Object data in JSON
++++++++

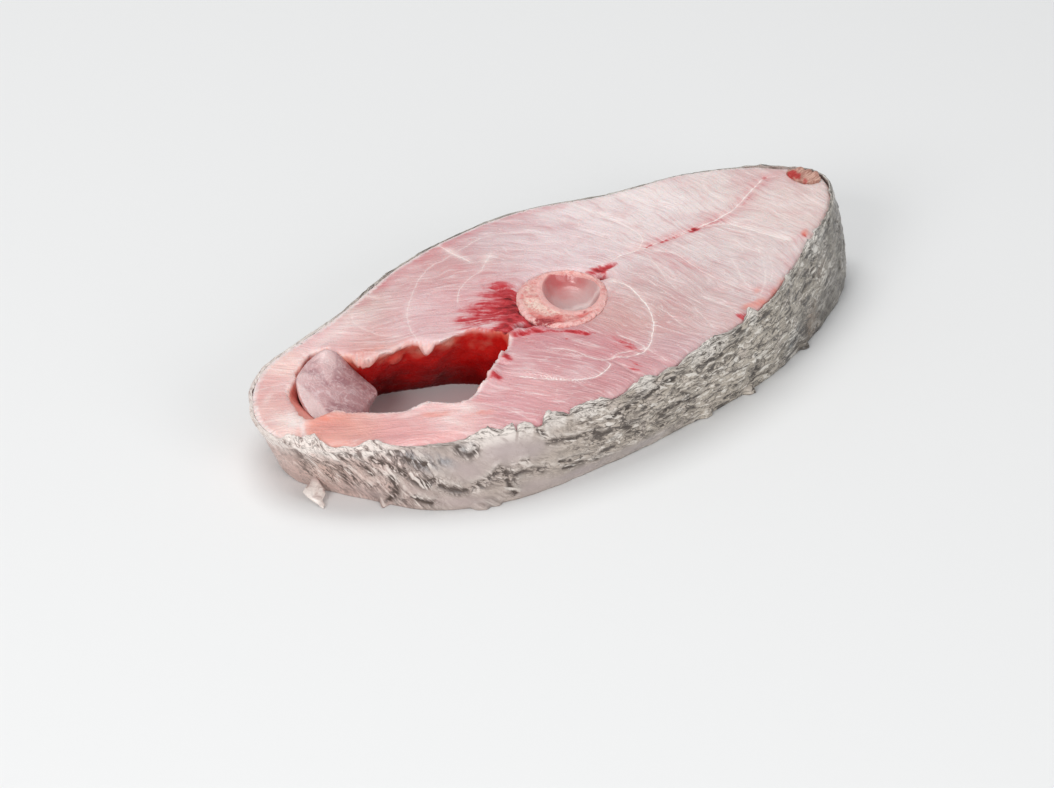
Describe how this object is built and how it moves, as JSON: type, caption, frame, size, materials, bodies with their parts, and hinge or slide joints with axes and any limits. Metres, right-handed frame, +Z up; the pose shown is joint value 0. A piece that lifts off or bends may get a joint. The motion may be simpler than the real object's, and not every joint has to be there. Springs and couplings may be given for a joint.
{
  "type": "raw croaker steak",
  "caption": "Raw cross-cut fish steak lying on its cut face, with silvery skin round the flank, a cut backbone and an open belly cavity.",
  "frame": {"origin": "middle of the base, on the lower cut face", "axes": "+X towards the back of the fish, +Y towards the far flank, +Z up through the slice"},
  "size_m": [0.2142, 0.0994, 0.0283],
  "materials": {
    "flesh": "wet raw fish flesh, pale pink with white seams",
    "skin": "scaled skin, silver grey to olive grey, damp",
    "bone": "cut bone, cream and pink",
    "belly_fat": "pale pink-grey belly tissue, damp",
    "fin_root": "brown cut fin ray root"
  },
  "bodies": {
    "root": {"flesh": "flesh", "skin": "skin", "backbone": "bone", "belly_lump": "belly_fat", "fin_root": "fin_root"}
  },
  "joints": []
}
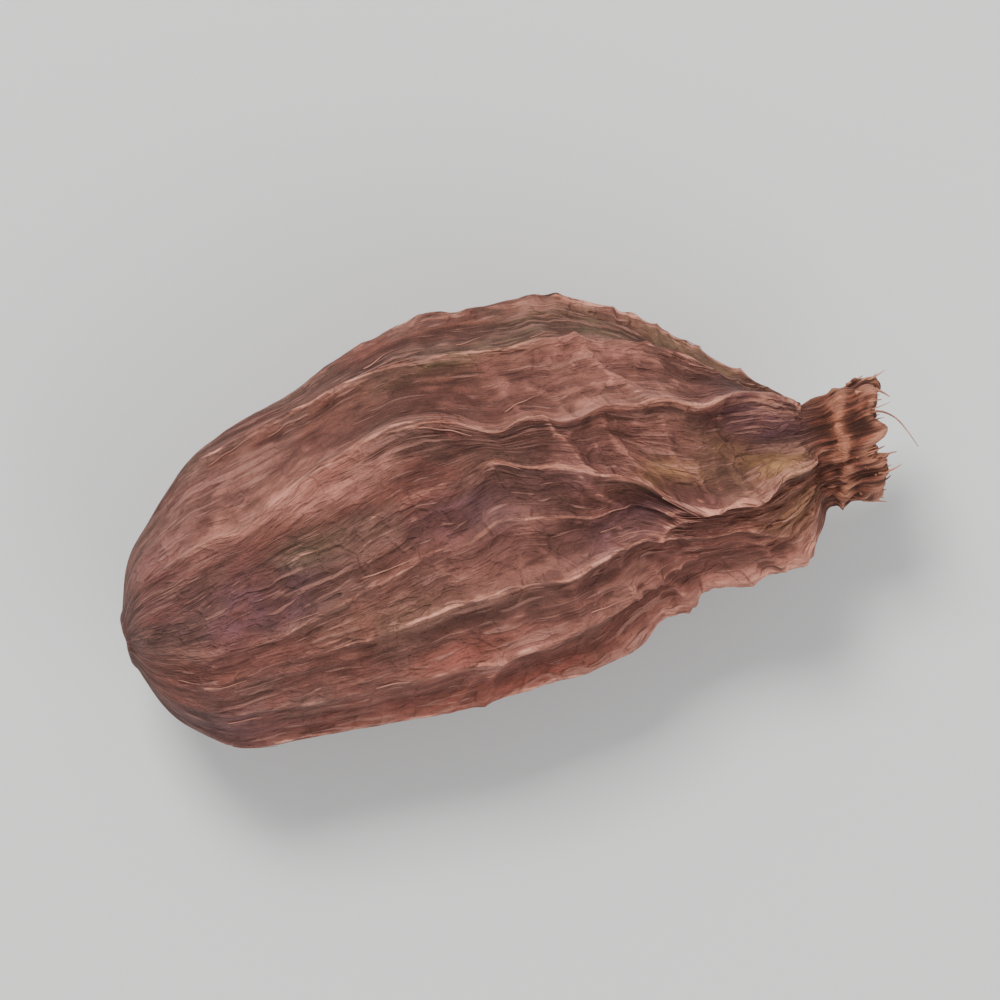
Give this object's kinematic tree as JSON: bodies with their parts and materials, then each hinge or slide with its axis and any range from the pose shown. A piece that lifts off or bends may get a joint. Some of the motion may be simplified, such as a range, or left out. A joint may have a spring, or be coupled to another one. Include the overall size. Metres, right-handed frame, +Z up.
{
  "type": "black cardamom pod",
  "caption": "Dried cardamom pod lying on its side: rounded base, ribbed wrinkled husk that narrows to a neck with a frayed hollow flower stub.",
  "frame": {"origin": "middle of the pod's footprint, on the surface that it rests on", "axes": "+X from the rounded base to the frayed stub, the pod's longest extent; +Z up, its shortest extent; +Y towards its fuller flank"},
  "size_m": [0.0304, 0.0148, 0.0126],
  "materials": {
    "husk": "matte"
  },
  "bodies": {
    "root": {"pod": "husk"}
  },
  "joints": []
}
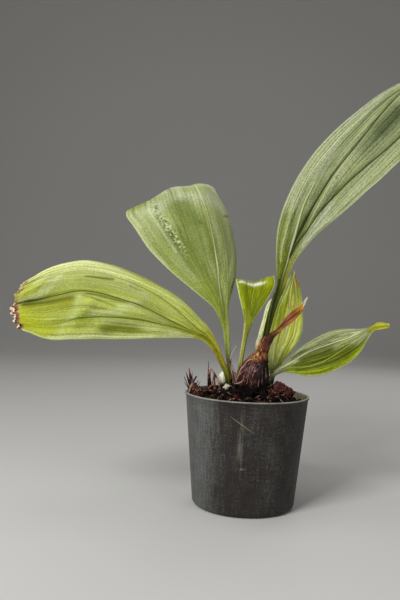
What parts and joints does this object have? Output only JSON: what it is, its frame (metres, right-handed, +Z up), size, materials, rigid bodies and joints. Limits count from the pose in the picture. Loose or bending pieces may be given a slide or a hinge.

++++++++

### Work to be completed
Look above for the line that holds "Give this object's", then copy it and each line after it exactly, through the last line of the data.

### Result
Give this object's kinematic tree as JSON: bodies with their parts and materials, then each hinge or slide with its axis and any range from the pose shown. A piece that lifts off or bends may get a joint. Some of the motion may be simplified, such as a range, or left out. A joint may have a spring, or be coupled to another one. Include the overall size. Metres, right-handed frame, +Z up.
{
  "type": "black cardamom pod",
  "caption": "Dried cardamom pod lying on its side: rounded base, ribbed wrinkled husk that narrows to a neck with a frayed hollow flower stub.",
  "frame": {"origin": "middle of the pod's footprint, on the surface that it rests on", "axes": "+X from the rounded base to the frayed stub, the pod's longest extent; +Z up, its shortest extent; +Y towards its fuller flank"},
  "size_m": [0.0304, 0.0148, 0.0126],
  "materials": {
    "husk": "matte"
  },
  "bodies": {
    "root": {"pod": "husk"}
  },
  "joints": []
}
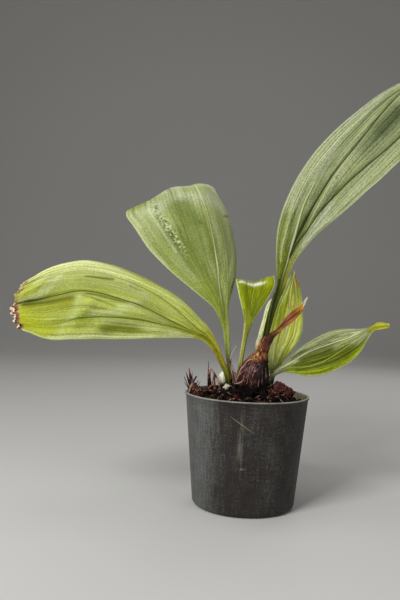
What parts and joints does this object have? Output only JSON: what it is, its frame (metres, right-handed, +Z up), size, materials, rigid bodies and joints. Limits count from the pose in the picture. Loose or bending pieces may be given a slide or a hinge.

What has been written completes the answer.